Here's the view almost exactly the other way, towards the Fishermen's Bastion and Matyas Church (we'll be up there soon). You can't have a bad view no matter where you look, that's Budapest.


A-Foot, At Last

The bus drivers, winding through the narrow streets as smoothly if they were driving bikes down boulevards, drop us all off at the hilltop so we can do more touring by foot. We still don't get to see everything that interests a weirdo like me, including this Houdini Museum that reminds me his name was Ehrich Weiss originally, his dad was a rabbi, and he was born in Hungary.


We do get to get much closer to very old buildings--if I recall properly, this is 15th century or so, just like most of the houses in California. (We had two earthquakes in two days last week. That anything stands here for long is incredible.)

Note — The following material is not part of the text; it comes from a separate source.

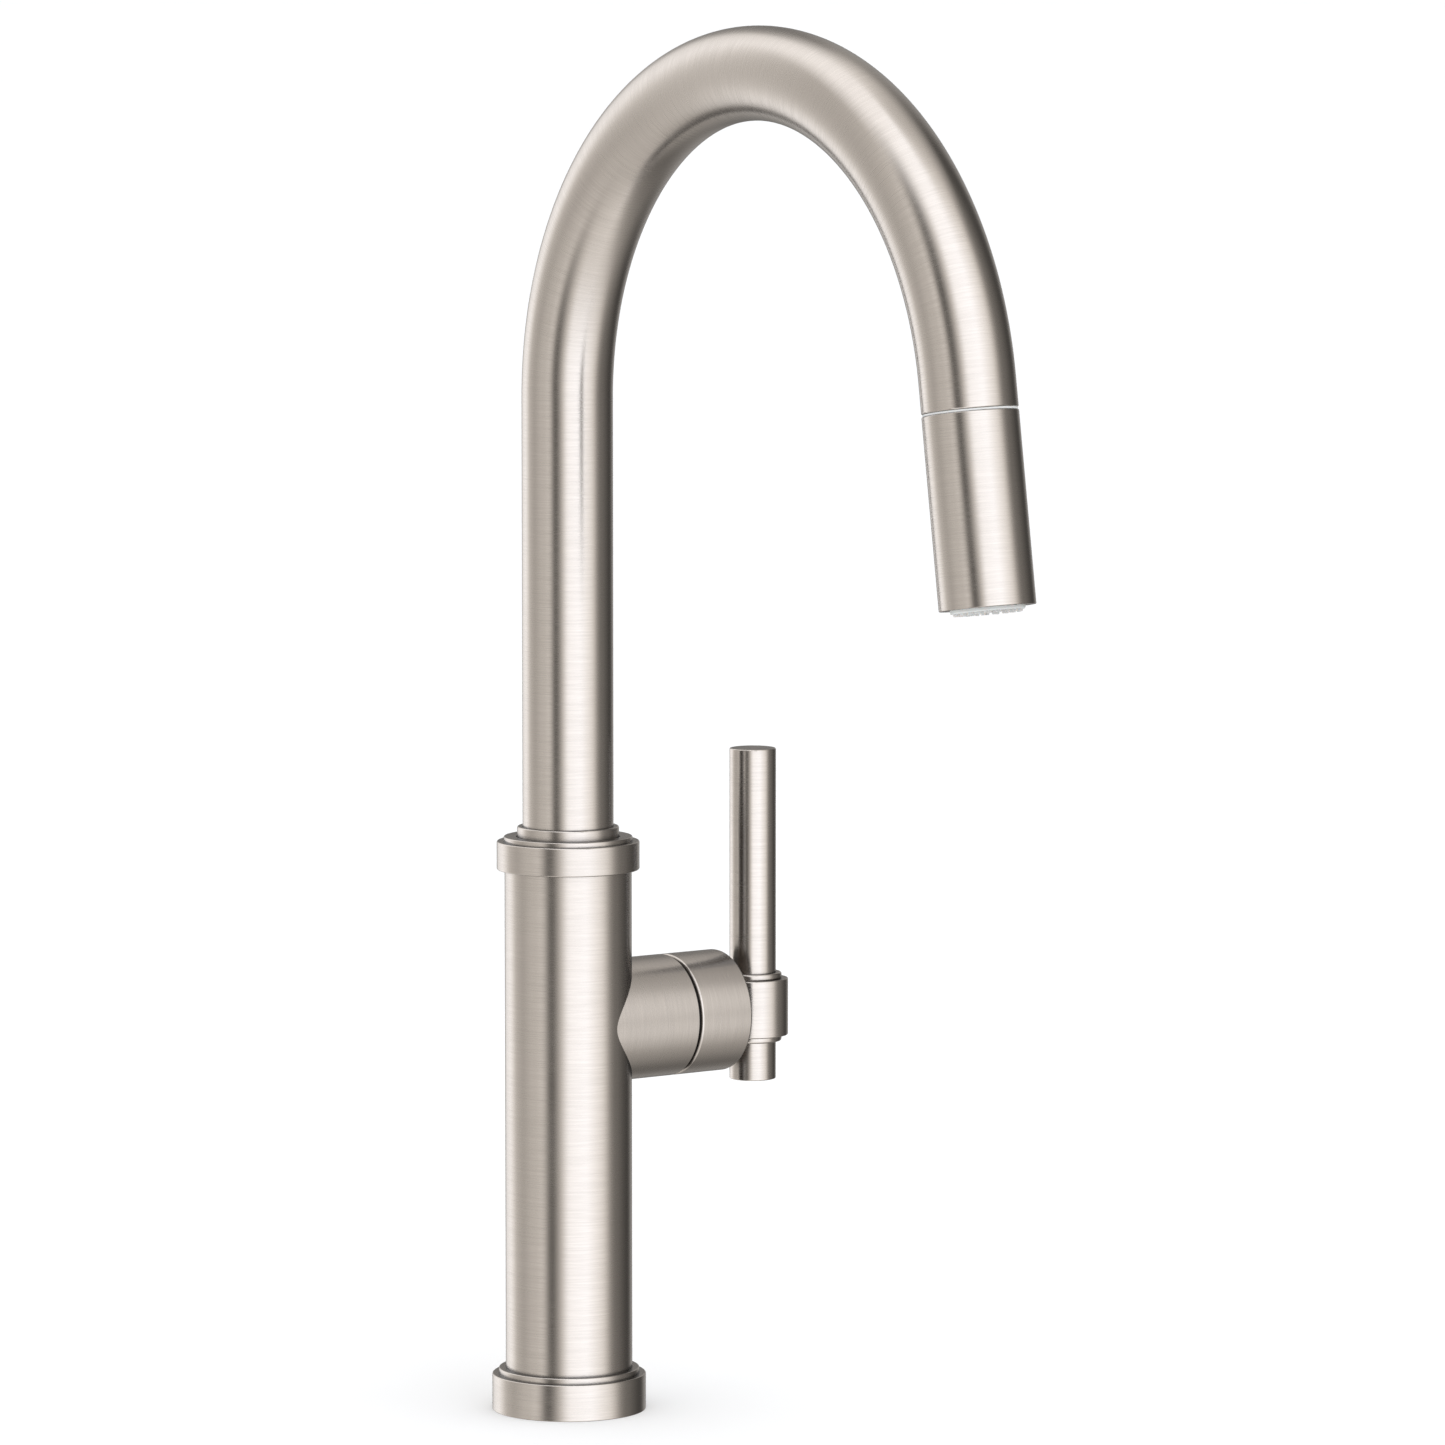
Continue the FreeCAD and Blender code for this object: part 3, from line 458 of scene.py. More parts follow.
def thicken(piece, wall):
    modifier = piece.modifiers.new("Solidify", "SOLIDIFY")
    modifier.thickness = wall * mm
    modifier.offset = -1


# the coordinates that the brushing reads: a piece as if it stood straight about Z, face by face
def layBrushing(bm, straighten=lambda point, face: point):
    brush = bm.loops.layers.float_vector.new("brush")
    uv = bm.loops.layers.uv.new("brushUV")
    for face in bm.faces:
        centre = straighten(face.calc_center_median(), face)
        middle = math.atan2(centre.y, centre.x)
        points = [straighten(loop.vert.co, face) for loop in face.loops]
        radii = [math.hypot(point.x, point.y) for point in points]
        heights = [point.z for point in points]
        across = max(radii) - min(radii) > max(heights) - min(heights)
        for loop, point, radius in zip(face.loops, points, radii):
            angle = math.atan2(point.y, point.x) if radius > poleRadius else middle
            angle += fullTurn * round((middle - angle) / fullTurn)
            loop[brush] = (point.x, point.y, point.z - radius)
            loop[uv].uv = (angle / fullTurn, radius if across else point.z)


def placePiece(name, bm, place, body, material, replaced=(), weighted=True):
    bm.transform(toMetres @ place)
    for edge in bm.edges:
        edge.smooth = edge.smooth and edge.calc_face_angle(0) < sharpAngle
    mesh = bpy.data.meshes.new(name)
    bm.to_mesh(mesh)
    bm.free()
    mesh.materials.append(material)
    mesh.shade_smooth()
    piece = bpy.data.objects.new(name, mesh)
    bpy.context.scene.collection.objects.link(piece)
    if weighted:
        modifier = piece.modifiers.new("Weighted Normal", "WEIGHTED_NORMAL")
        modifier.keep_sharp = True
    if body:
        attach(piece, body)
    if replaced:
        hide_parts(*replaced)
    return piece


def turnedNickel(name, look, place, body, replaced):
    bm = turn(look["outline"], look["steps"])
    layBrushing(bm)
    return placePiece(name, bm, place, body, nickel, replaced)


def turnedPlastic(name, look, replaced):
    bm = turn(look["outline"], look["steps"])
    return placePiece(name, bm, onWand, "wand", palePlastic, replaced)


baseFlange = {
    "steps": 160,
    "outline": [
        (17.3, 2.2, 0), (25.2, 2.2, 0), (25.2, 0, 0), (26.9875, 0, 0.3), (26.9875, 12.8, 0.5),
        (24.7, 12.8, 0), (24.7, 14.8, 0.5), (22.275, 14.8, 0), (22.275, 5.0, 0), (17.3, 5.0, 0),
    ],
}
turnedNickel("BaseFlange", baseFlange, upright, "column", ["base_flange"])

topCollar = {
    "steps": 160,
    "outline": [
        (21.05, 190.8, 0), (24.95, 190.8, 0.5), (24.95, 200.8, 0.5), (18.4, 200.8, 0),
        (18.4, 197.95, 0), (21.05, 197.95, 0),
    ],
}
turnedNickel("TopCollar", topCollar, upright, "column", ["top_collar"])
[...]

There's even a museum that spells itself mvsevm, as if it had been reading my poems. If you haven't, The First Night We Thought the World Would End is available at SB bookstores and on Amazon.


We do get to tour inside Matyas Church, one of those buildings with a wild history, from being converted to a mosque by occupying Turks to having its roof destroyed in WW II...and not restored for several decades. But my god it's beautiful. Or maybe I should say everyone's god. Gothic on the outside, but then gussied up the most in the late 1800s, so there's lots of Art Nouveau, and then the more modern, checkered roof that looks old. Quite a place.





To top it off (haha), there's the view from the Romanesque Fishermen's Bastion, all up and down the Danube. Which, alas, is not blue. Sort of muddy and quick. Not in waltz time at all.


Radio Buddies

That afternoon we get to do something probably no one else on this Viking cruise (or maybe any?) has done--meet up with a friend I did radio with back in the early 1980s. This is not part of any tour. I knew Steve Stec in Baltimore in our WJHU days, and at best we'd last seen each other when I got to Baltimore semi-frequently in the late 80s when I lived in Pennsy. He's been in Europe for some time, working at Central European University, consulting on environmental law all over the globe, doing cool things. And marrying the very lovely and kind Izabella, who ends up chauffeuring Chryss and I back and forth from Budapest to their home in Szentendre, about 22 km away, but that's suburban slow driving. And we sort of invited ourselves to her house without notice, too. Thank you for your kindness and patience and graciousness, Izabella!

It was a relaxing afternoon getting to catch up 20+ years at the Barati Stec house on a scenic hillside looking back towards the Danube. Plus both good wine and elderflower syrup infused water from their own trees. How nice not only to meet again but also to get to see a bit of what it's like to live someplace and not just cruise through it.


Eating Morning, Noon and Night

Note I haven't mentioned food yet, as I've decided it deserves its own little section. All the chowing down we did was on the boat except for a quick coffee-pastry break near Buda castle on the walking tour. Don't assume we're just lazy, though, for the food on the boat consistently pleased. For instance, pretty much any morning at breakfast you had, as just one of your options, little fish plates like these you could enjoy.


And then lunch there was always some pasta a chef would serve for you along with a buffet line of different delights, like this day's salad laced with duck confit (good, but I was stilled ruined for duck after Prague's perfection), there close to the Bitburg, which was the house beer btw.


Dinner meant another chance to sample the regional specialties, but also discovering one of the Tir's specialties was soup. Like this wild mushroom one with truffle cream to up the umami.


Then when in Hungary, one must goulash, no? So I did, the sauce piquant with paprika, the meat succulent and neither soggy nor overdone, always a danger with something like this cooked in sauce. That Israeli couscous style pasta they called tarhonya was a different, elegant touch, too. And who doesn't want a pickle on every dish. Seriously.


Chryss got to go full veggie for her choice, with a warming, pleasing warm potato and goat cheese tian in some hearty and rustic tomato sauce.


Then dessert was the somewhat puzzlingly named Somlói Galuska, given galuska means dumpling, and while this is a bit of a rolled ball, it's really a trifle, originally from around the town of Somlo. Think a mix of different sponge cakes--plain, walnut, chocolate--and then chocolate drizzled atop with some whipped cream. Lighter than you'd think (definitely not a dumpling) and crazy tasty.



Ship Ahoy Stuff

There was a Toast to Our Guests prior to dinner, complete with trays of sparkling wine and kir royales to imbibe as our fearless crew got introduced to us, especially Captain Rudy and Hotel Manager Claudia. While the passengers never have to dress up, the crew certainly liked to put on their full uniforms for ceremonies like these.


We sailed off at about 6 pm--thanks to Izabella for risking city traffic and getting us back to the boat on time!--which meant lots of lovely views for the rest of the evening, only a few of which I'll bore you with here in photo form. It really was sort of pinch-me stunning most of the time from the ship, as the views kept changing, too, and were rarely blighted and industrial. More likely they'd be some village that looked like a Hollywood set


or a sunset over more trees than we thought we'd see riverside. Lots of the banks were unpopulated and dramatically green green green, as befits a place where it actually rains.


And then it was worth going to the top open deck, where I got this panoramic shot of the ship, the Danube, the moon.